Published: Art Monthly, September 2019

All His Ghosts Must Do My Bidding 

Wysing Arts Centre Cambridge 7 July to 25 August

The master sorcerer goes out, leaving his apprentice alone to clean the workshop. Now, at last, the apprentice can call on the master’s spells and says, ‘All his ghosts must do my bidding’. In Johann von Goethe’s original 1779 Sorcerer’s Apprentice, the master returns and restores order after the apprentice wreaks havoc, but in the version curator John Eng Kiet Bloomfield imagines, there is no master, the apprentice is free to experiment without restriction, free to unleash chaos. Marking Wysing’s 30th anniversary, this alumni show, featuring 16 artists from previous exhibitions and residencies, considers ‘art as magic, artists as magicians, and the studio as a magical site’, asking who gets be the sorcerer, if no one needs to be the apprentice.

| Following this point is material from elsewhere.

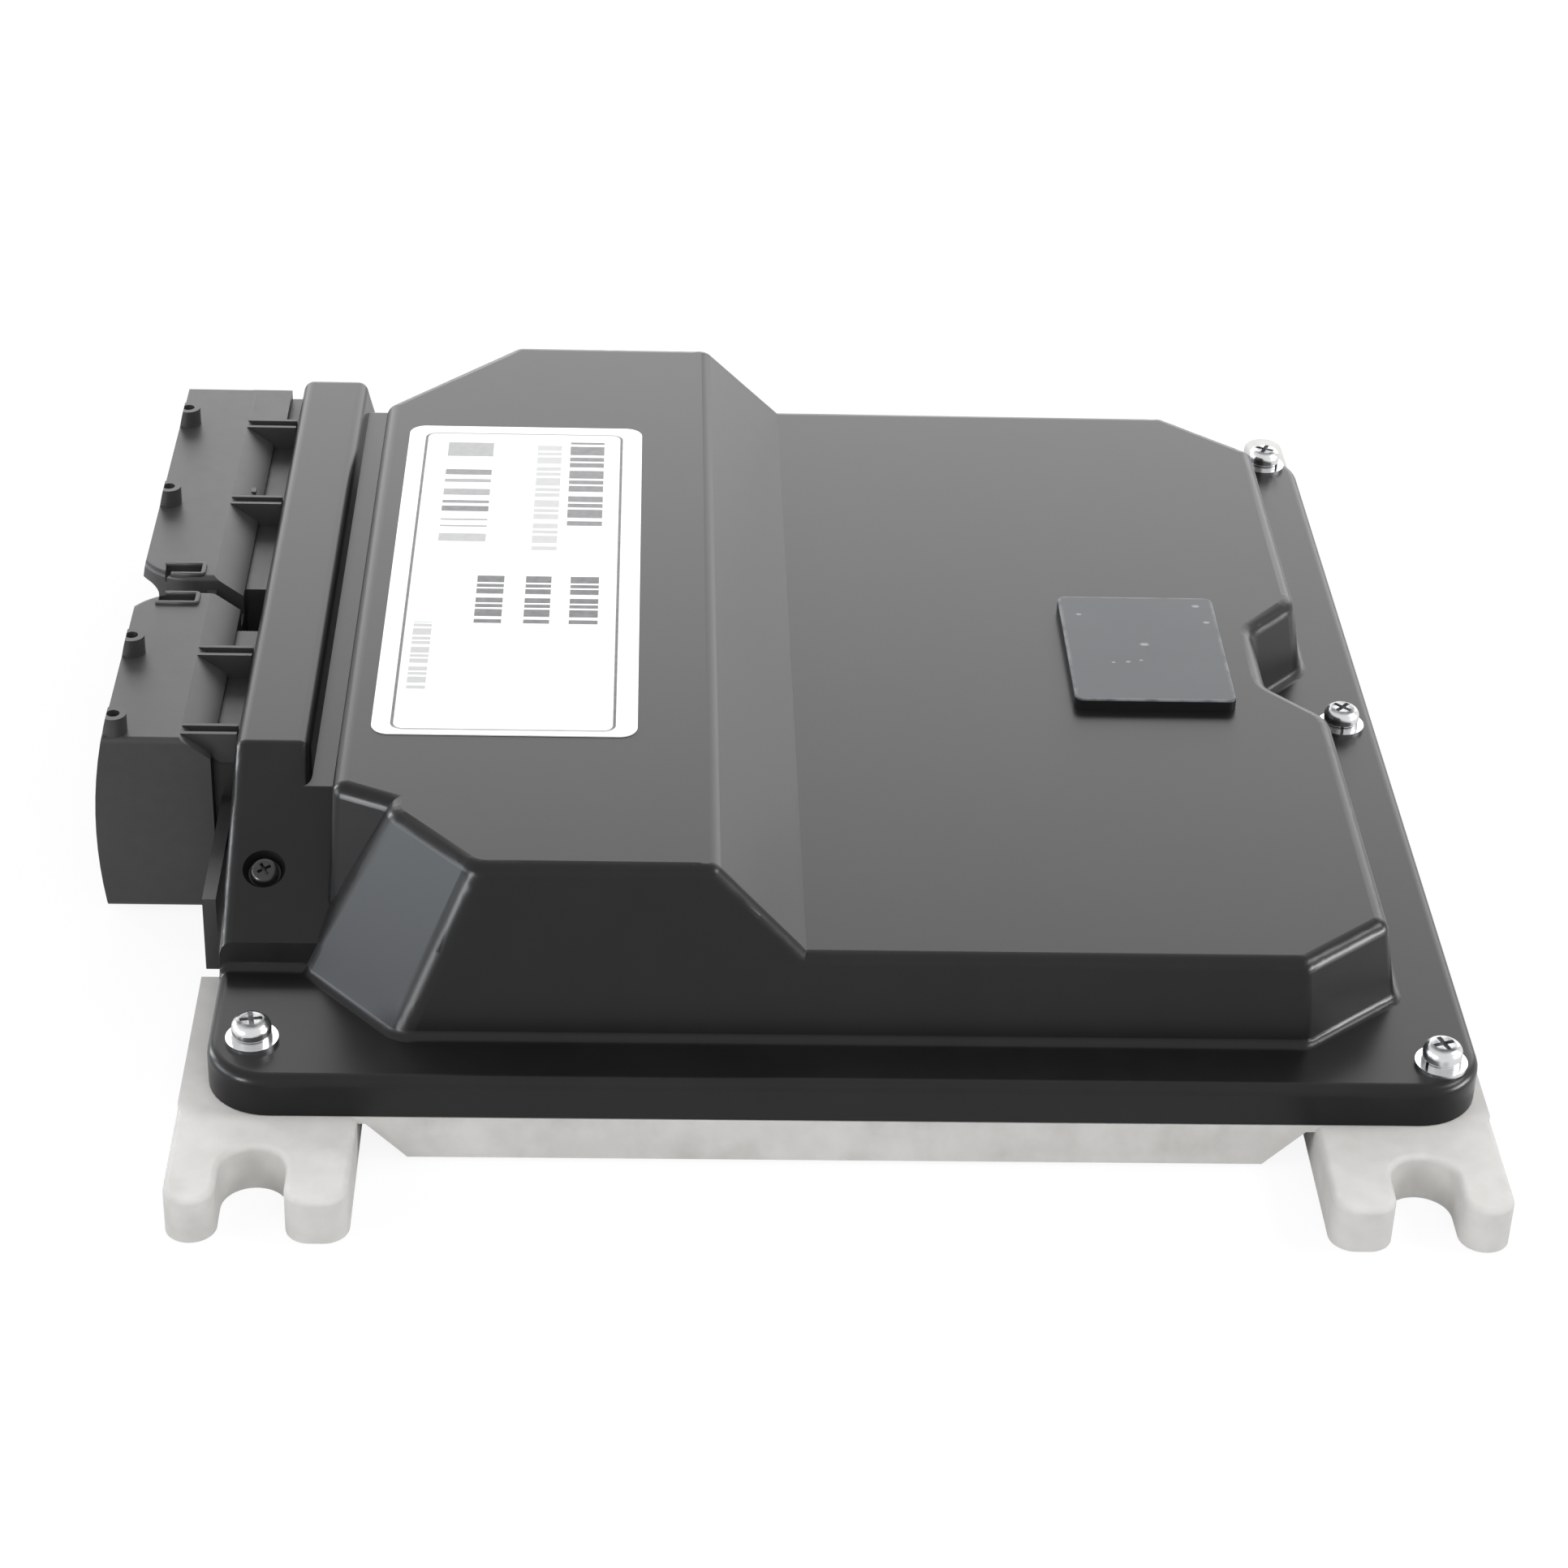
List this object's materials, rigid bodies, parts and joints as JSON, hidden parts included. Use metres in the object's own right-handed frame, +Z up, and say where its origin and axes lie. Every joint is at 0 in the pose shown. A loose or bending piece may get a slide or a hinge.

If we think of art as magic, it is no longer simply a vehicle of meaning, it becomes something with agency, consciousness and desire, intelligence and intention, as WJT Mitchell says in the 1996 essay ‘What Do Pictures Really Want?’. Stuck on the reception windows, Olivier Castel’s postcards outline plans for various installations across Wysing, never realised because they were too expensive or large-scale. Tools for Wysing (Messages to the Public), 2014-2019, for instance, pictures a screen in a field drawn in colour pencil. Then, below, a written note proposing to install one of Jenny Holzer’s luminous Times Square billboards in the north-eastern field. A scattering of salt beneath the postcards suggests transformative potential, as if Holzer’s billboard might be conjured into Cambridgeshire’s greenbelt. Melika Ngombe Kolongo’s 2018 audio installation Resonance (Forced Vibrations) draws on Bantu-Kongo cosmology. Photos perhaps of a lunar surface hang from the ceiling, like satellites, catching otherwise inaudible celestial murmurings. Rumbling, whirring, spiralling tones beckon you to the astral plane. Mounted on a wooden structure in the gallery, Phil Root’s painting Ten of Wands, 2011, depicts a figure, maybe an artist in the studio, struggling to cling to a bunch of battening, as if picturing the making of the painting’s wooden support, a haunting proleptic image. It’s as if the artist had been cursed, forever stuck spellbound inside their own painting, always never finished. Root’s work suggests that artists don’t lead the enchanted lives suggested by the exhibition. The studio doesn’t exist outside the constant pressure to make money, to produce, to strive and to achieve.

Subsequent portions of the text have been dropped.